Items listed in a dataset:
□ □ □
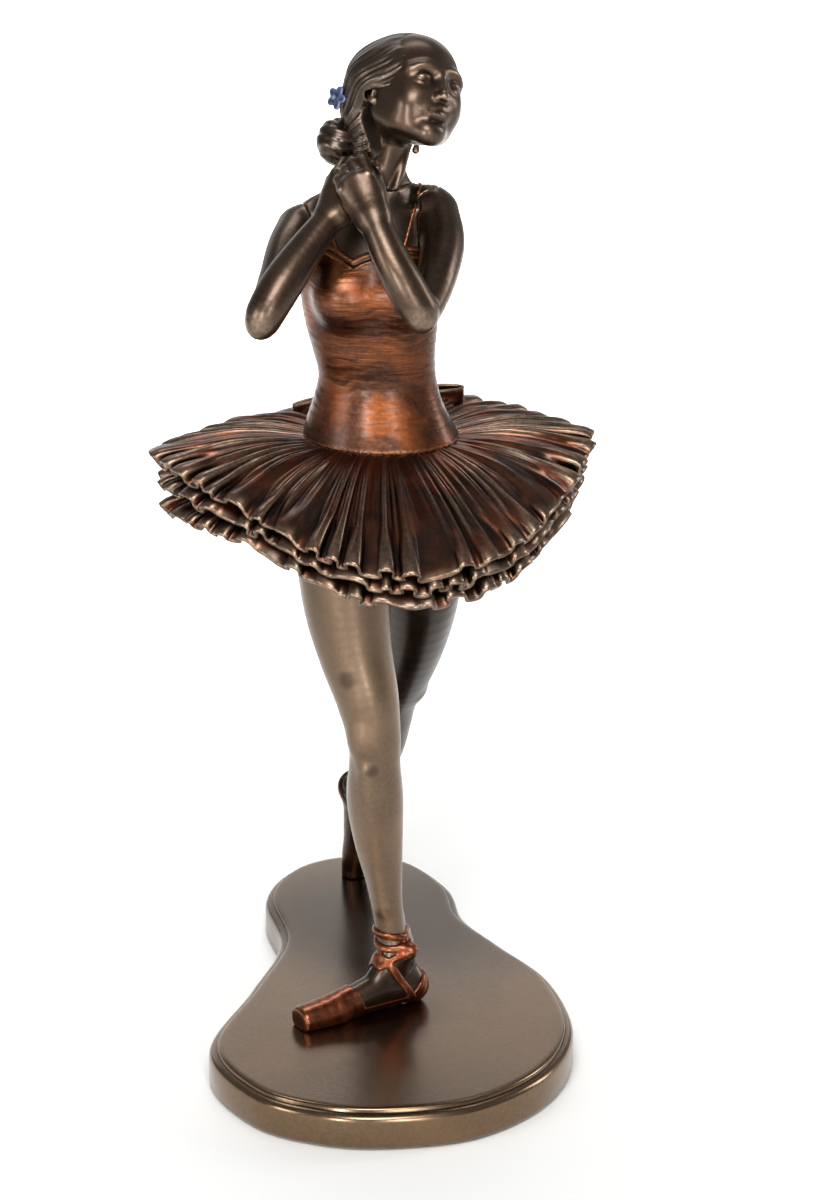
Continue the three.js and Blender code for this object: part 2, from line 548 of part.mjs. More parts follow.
// ---- dowels that pin the castings together ----
const dowels = {
  neck_dowel: { radius: 1.2, from: [2.4, -4, 239], to: [3.4, -4, 250] },
  waist_dowel: { radius: 2, from: [1.8, -3, 166], to: [1.2, -3.4, 182] },
  right_hip_dowel: { radius: 1.6, from: [-8.4, -5, 143], to: [-8.4, -5, 157] },
  left_hip_dowel: { radius: 1.6, from: [12, 4, 143], to: [12, 4, 157] },
  right_shoulder_dowel: { radius: 1.1, from: [-12, -4.2, 234], to: [-20.5, -5, 233] },
  left_shoulder_dowel: { radius: 1.1, from: [10.5, -4.2, 235.6], to: [18, -6.5, 236] },
};
const boreOf = (name) => {
  const { radius, from, to } = dowels[name];
  const start = new THREE.Vector3(...from);
  const end = new THREE.Vector3(...to);
  const reach = end.clone().sub(start).normalize().multiplyScalar(gap);
  return rod(radius + gap, start.sub(reach).toArray(), end.add(reach).toArray());
};
const bored = (solid, ...names) => names.reduce((left, name) => left.subtract(boreOf(name)), solid);

// ---- the assembly ----
const statuette = new THREE.Group();
function add(name, solid, material) {
  const mesh = new THREE.Mesh(geometryOf(largest(solid.simplify(fineness))), material);
  mesh.name = name;
  statuette.add(mesh);
}

add("felt_pad", felt, finish.felt);
add("plinth", plinthBody.subtract(screwHole(standingScrew)).subtract(screwHole(trailingScrew)), finish.plinth);
add("standing_foot_screw", screwOf(standingScrew), finish.steel);
add("trailing_foot_screw", screwOf(trailingScrew), finish.steel);
add("standing_foot_washer", washerOf(standingScrew), finish.steel);
add("trailing_foot_washer", washerOf(trailingScrew), finish.steel);
add("standing_leg", bored(standingLeg, "right_hip_dowel"), finish.tights);
add("trailing_leg", bored(trailingLeg, "left_hip_dowel"), finish.tights);
add("standing_slipper", standingSlipper, finish.costume);
add("trailing_slipper", trailingSlipper, finish.costume);
add("standing_ankle_ribbon", standingRibbon, finish.costume);
add("trailing_ankle_ribbon", trailingRibbon, finish.costume);
add("hips", bored(hips, "waist_dowel", "right_hip_dowel", "left_hip_dowel"), finish.costume);
add("bodice", bored(bodice, "waist_dowel", "right_shoulder_dowel", "left_shoulder_dowel"), finish.costume);
add("chest", bored(chest, "neck_dowel", "right_shoulder_dowel", "left_shoulder_dowel"), finish.skin);
add("head", bored(head, "neck_dowel"), finish.skin);
add("hair", hair, finish.hair);
add("hair_bun", bun, finish.hair);
add("hair_flower", flower, finish.flower);
add("earring", earring, finish.skin);
add("right_arm", bored(rightArm, "right_shoulder_dowel"), finish.skin);
add("left_arm", bored(leftArm, "left_shoulder_dowel"), finish.skin);
add("right_strap", clearOfBody(rightStrap).subtract(necklineTrim), finish.costume);
add("left_strap", clearOfBody(leftStrap).subtract(necklineTrim), finish.costume);
add("skirt_top_layer", flounce(0).subtract(hipsRoom), finish.costume);
add("skirt_middle_layer", flounce(0.5).subtract(hipsRoom), finish.costume);
add("skirt_under_layer", flounce(1).subtract(hipsRoom), finish.costume);
add("neckline_trim", necklineTrim, finish.costume);
add("waist_piping", piping, finish.costume);
add("back_bow", bow, finish.costume);
for (const [name, { radius, from, to }] of Object.entries(dowels)) add(name, rod(radius, from, to), finish.steel);

export default statuette;
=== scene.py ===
import math

import bpy
import numpy as np
import openvdb
from mathutils import Matrix, Vector


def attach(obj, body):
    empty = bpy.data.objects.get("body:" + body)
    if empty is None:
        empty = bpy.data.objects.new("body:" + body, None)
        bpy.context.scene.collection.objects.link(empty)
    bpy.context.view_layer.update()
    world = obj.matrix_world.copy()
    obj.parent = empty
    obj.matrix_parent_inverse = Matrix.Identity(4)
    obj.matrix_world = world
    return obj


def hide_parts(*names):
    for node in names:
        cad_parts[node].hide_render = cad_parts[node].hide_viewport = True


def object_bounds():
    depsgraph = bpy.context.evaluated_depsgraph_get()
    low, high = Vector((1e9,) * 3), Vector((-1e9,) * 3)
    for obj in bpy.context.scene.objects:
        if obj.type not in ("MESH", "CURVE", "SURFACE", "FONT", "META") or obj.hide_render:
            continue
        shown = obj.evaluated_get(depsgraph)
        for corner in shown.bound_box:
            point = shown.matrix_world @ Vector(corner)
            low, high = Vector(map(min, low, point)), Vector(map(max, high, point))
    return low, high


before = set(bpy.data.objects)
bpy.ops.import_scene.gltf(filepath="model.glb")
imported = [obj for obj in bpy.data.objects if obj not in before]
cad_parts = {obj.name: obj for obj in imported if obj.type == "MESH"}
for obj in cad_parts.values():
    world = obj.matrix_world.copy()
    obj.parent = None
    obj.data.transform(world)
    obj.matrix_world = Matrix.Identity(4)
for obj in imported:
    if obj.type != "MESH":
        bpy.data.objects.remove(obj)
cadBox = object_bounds()
mm = 0.001  # tables below are in millimetres, in the frame's own axes

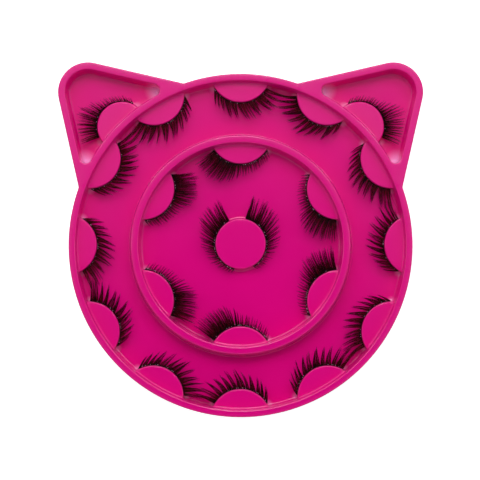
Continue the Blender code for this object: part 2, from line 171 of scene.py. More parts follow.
@dataclass(frozen=True)
class RoundWall:
    """A round wall of a pocket, about the ring's centre, with the bosses that grow out of it.

    Attributes:
        radius: Radius at the rim.
        side: Which side the pocket lies on.
        bosses: The bosses.
        wall_steps: Steps along the wall between two bosses.
        corner_steps: Steps round the corner between wall and boss.
        boss_steps: Steps round a boss.
    """

    radius: float
    side: PocketSide
    bosses: BossRow
    wall_steps: int
    corner_steps: int = 5
    boss_steps: int = 34

    def past_boss(self, inset: float, outset: float, corner: float) -> tuple[np.ndarray, float]:
        """Outline past a boss on the +X axis: a corner, the boss and the other corner.

        Args:
            inset: How far the wall has come into the pocket from its rim.
            outset: How far the boss's wall stands out from its top.
            corner: Radius of the corners.

        Returns:
            The points in rising order of angle, and the half angle that they take up.
        """
        sign = self.side.value
        to_corner = self.radius - sign * (inset + corner)
        from_boss = self.bosses.radius + outset + corner
        reach = self.bosses.reach
        half = math.acos((to_corner**2 + reach**2 - from_boss**2) / (2 * to_corner * reach))
        centre = cmath.rect(to_corner, -half)
        start = -half if self.side is PocketSide.INSIDE else math.pi - half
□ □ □
### EXERCISE OBJECTIVE
From the preceding material, extract every line exactly.

### FINISHED ANSWER
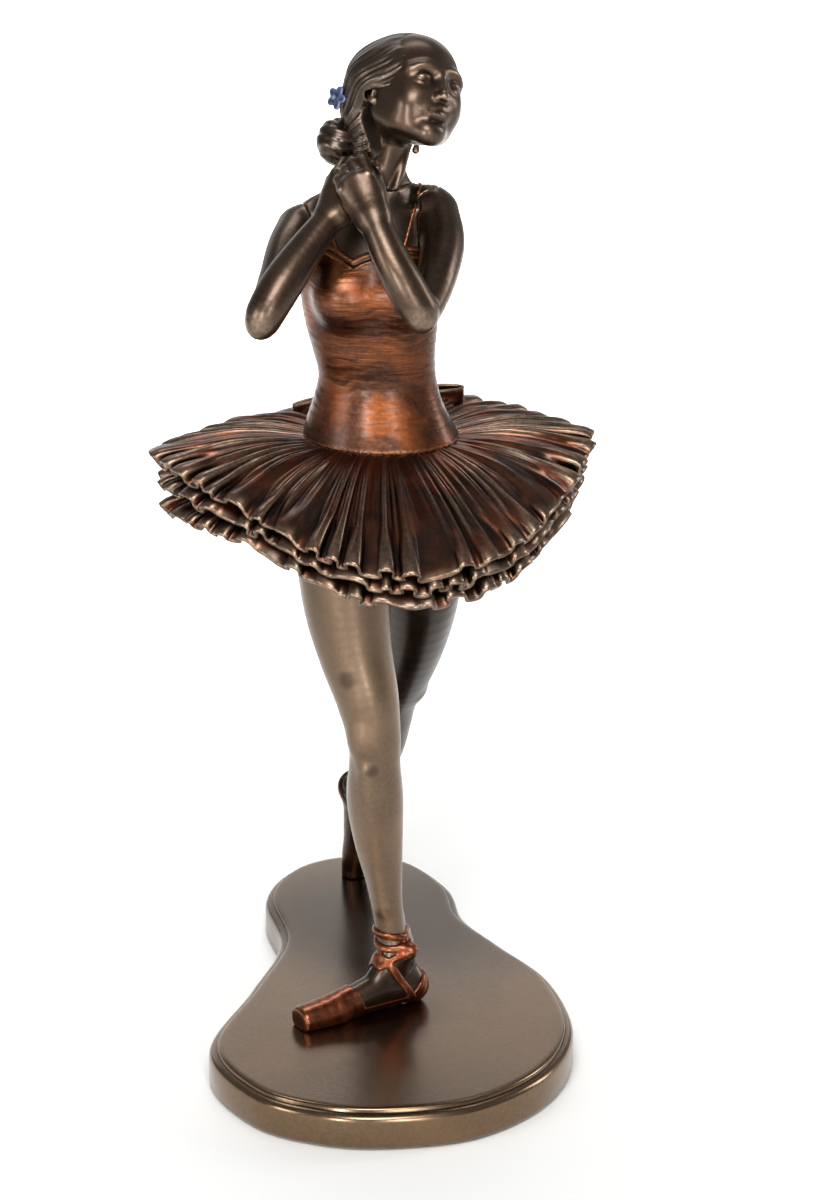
Continue the three.js and Blender code for this object: part 2, from line 548 of part.mjs. More parts follow.
// ---- dowels that pin the castings together ----
const dowels = {
  neck_dowel: { radius: 1.2, from: [2.4, -4, 239], to: [3.4, -4, 250] },
  waist_dowel: { radius: 2, from: [1.8, -3, 166], to: [1.2, -3.4, 182] },
  right_hip_dowel: { radius: 1.6, from: [-8.4, -5, 143], to: [-8.4, -5, 157] },
  left_hip_dowel: { radius: 1.6, from: [12, 4, 143], to: [12, 4, 157] },
  right_shoulder_dowel: { radius: 1.1, from: [-12, -4.2, 234], to: [-20.5, -5, 233] },
  left_shoulder_dowel: { radius: 1.1, from: [10.5, -4.2, 235.6], to: [18, -6.5, 236] },
};
const boreOf = (name) => {
  const { radius, from, to } = dowels[name];
  const start = new THREE.Vector3(...from);
  const end = new THREE.Vector3(...to);
  const reach = end.clone().sub(start).normalize().multiplyScalar(gap);
  return rod(radius + gap, start.sub(reach).toArray(), end.add(reach).toArray());
};
const bored = (solid, ...names) => names.reduce((left, name) => left.subtract(boreOf(name)), solid);

// ---- the assembly ----
const statuette = new THREE.Group();
function add(name, solid, material) {
  const mesh = new THREE.Mesh(geometryOf(largest(solid.simplify(fineness))), material);
  mesh.name = name;
  statuette.add(mesh);
}

add("felt_pad", felt, finish.felt);
add("plinth", plinthBody.subtract(screwHole(standingScrew)).subtract(screwHole(trailingScrew)), finish.plinth);
add("standing_foot_screw", screwOf(standingScrew), finish.steel);
add("trailing_foot_screw", screwOf(trailingScrew), finish.steel);
add("standing_foot_washer", washerOf(standingScrew), finish.steel);
add("trailing_foot_washer", washerOf(trailingScrew), finish.steel);
add("standing_leg", bored(standingLeg, "right_hip_dowel"), finish.tights);
add("trailing_leg", bored(trailingLeg, "left_hip_dowel"), finish.tights);
add("standing_slipper", standingSlipper, finish.costume);
add("trailing_slipper", trailingSlipper, finish.costume);
add("standing_ankle_ribbon", standingRibbon, finish.costume);
add("trailing_ankle_ribbon", trailingRibbon, finish.costume);
add("hips", bored(hips, "waist_dowel", "right_hip_dowel", "left_hip_dowel"), finish.costume);
add("bodice", bored(bodice, "waist_dowel", "right_shoulder_dowel", "left_shoulder_dowel"), finish.costume);
add("chest", bored(chest, "neck_dowel", "right_shoulder_dowel", "left_shoulder_dowel"), finish.skin);
add("head", bored(head, "neck_dowel"), finish.skin);
add("hair", hair, finish.hair);
add("hair_bun", bun, finish.hair);
add("hair_flower", flower, finish.flower);
add("earring", earring, finish.skin);
add("right_arm", bored(rightArm, "right_shoulder_dowel"), finish.skin);
add("left_arm", bored(leftArm, "left_shoulder_dowel"), finish.skin);
add("right_strap", clearOfBody(rightStrap).subtract(necklineTrim), finish.costume);
add("left_strap", clearOfBody(leftStrap).subtract(necklineTrim), finish.costume);
add("skirt_top_layer", flounce(0).subtract(hipsRoom), finish.costume);
add("skirt_middle_layer", flounce(0.5).subtract(hipsRoom), finish.costume);
add("skirt_under_layer", flounce(1).subtract(hipsRoom), finish.costume);
add("neckline_trim", necklineTrim, finish.costume);
add("waist_piping", piping, finish.costume);
add("back_bow", bow, finish.costume);
for (const [name, { radius, from, to }] of Object.entries(dowels)) add(name, rod(radius, from, to), finish.steel);

export default statuette;
=== scene.py ===
import math

import bpy
import numpy as np
import openvdb
from mathutils import Matrix, Vector


def attach(obj, body):
    empty = bpy.data.objects.get("body:" + body)
    if empty is None:
        empty = bpy.data.objects.new("body:" + body, None)
        bpy.context.scene.collection.objects.link(empty)
    bpy.context.view_layer.update()
    world = obj.matrix_world.copy()
    obj.parent = empty
    obj.matrix_parent_inverse = Matrix.Identity(4)
    obj.matrix_world = world
    return obj


def hide_parts(*names):
    for node in names:
        cad_parts[node].hide_render = cad_parts[node].hide_viewport = True


def object_bounds():
    depsgraph = bpy.context.evaluated_depsgraph_get()
    low, high = Vector((1e9,) * 3), Vector((-1e9,) * 3)
    for obj in bpy.context.scene.objects:
        if obj.type not in ("MESH", "CURVE", "SURFACE", "FONT", "META") or obj.hide_render:
            continue
        shown = obj.evaluated_get(depsgraph)
        for corner in shown.bound_box:
            point = shown.matrix_world @ Vector(corner)
            low, high = Vector(map(min, low, point)), Vector(map(max, high, point))
    return low, high


before = set(bpy.data.objects)
bpy.ops.import_scene.gltf(filepath="model.glb")
imported = [obj for obj in bpy.data.objects if obj not in before]
cad_parts = {obj.name: obj for obj in imported if obj.type == "MESH"}
for obj in cad_parts.values():
    world = obj.matrix_world.copy()
    obj.parent = None
    obj.data.transform(world)
    obj.matrix_world = Matrix.Identity(4)
for obj in imported:
    if obj.type != "MESH":
        bpy.data.objects.remove(obj)
cadBox = object_bounds()
mm = 0.001  # tables below are in millimetres, in the frame's own axes

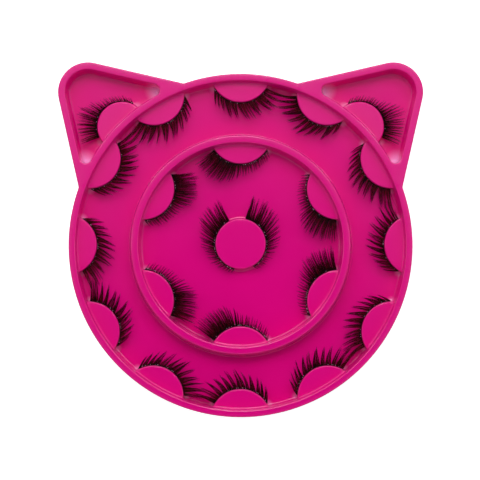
Continue the Blender code for this object: part 2, from line 171 of scene.py. More parts follow.
@dataclass(frozen=True)
class RoundWall:
    """A round wall of a pocket, about the ring's centre, with the bosses that grow out of it.

    Attributes:
        radius: Radius at the rim.
        side: Which side the pocket lies on.
        bosses: The bosses.
        wall_steps: Steps along the wall between two bosses.
        corner_steps: Steps round the corner between wall and boss.
        boss_steps: Steps round a boss.
    """

    radius: float
    side: PocketSide
    bosses: BossRow
    wall_steps: int
    corner_steps: int = 5
    boss_steps: int = 34

    def past_boss(self, inset: float, outset: float, corner: float) -> tuple[np.ndarray, float]:
        """Outline past a boss on the +X axis: a corner, the boss and the other corner.

        Args:
            inset: How far the wall has come into the pocket from its rim.
            outset: How far the boss's wall stands out from its top.
            corner: Radius of the corners.

        Returns:
            The points in rising order of angle, and the half angle that they take up.
        """
        sign = self.side.value
        to_corner = self.radius - sign * (inset + corner)
        from_boss = self.bosses.radius + outset + corner
        reach = self.bosses.reach
        half = math.acos((to_corner**2 + reach**2 - from_boss**2) / (2 * to_corner * reach))
        centre = cmath.rect(to_corner, -half)
        start = -half if self.side is PocketSide.INSIDE else math.pi - half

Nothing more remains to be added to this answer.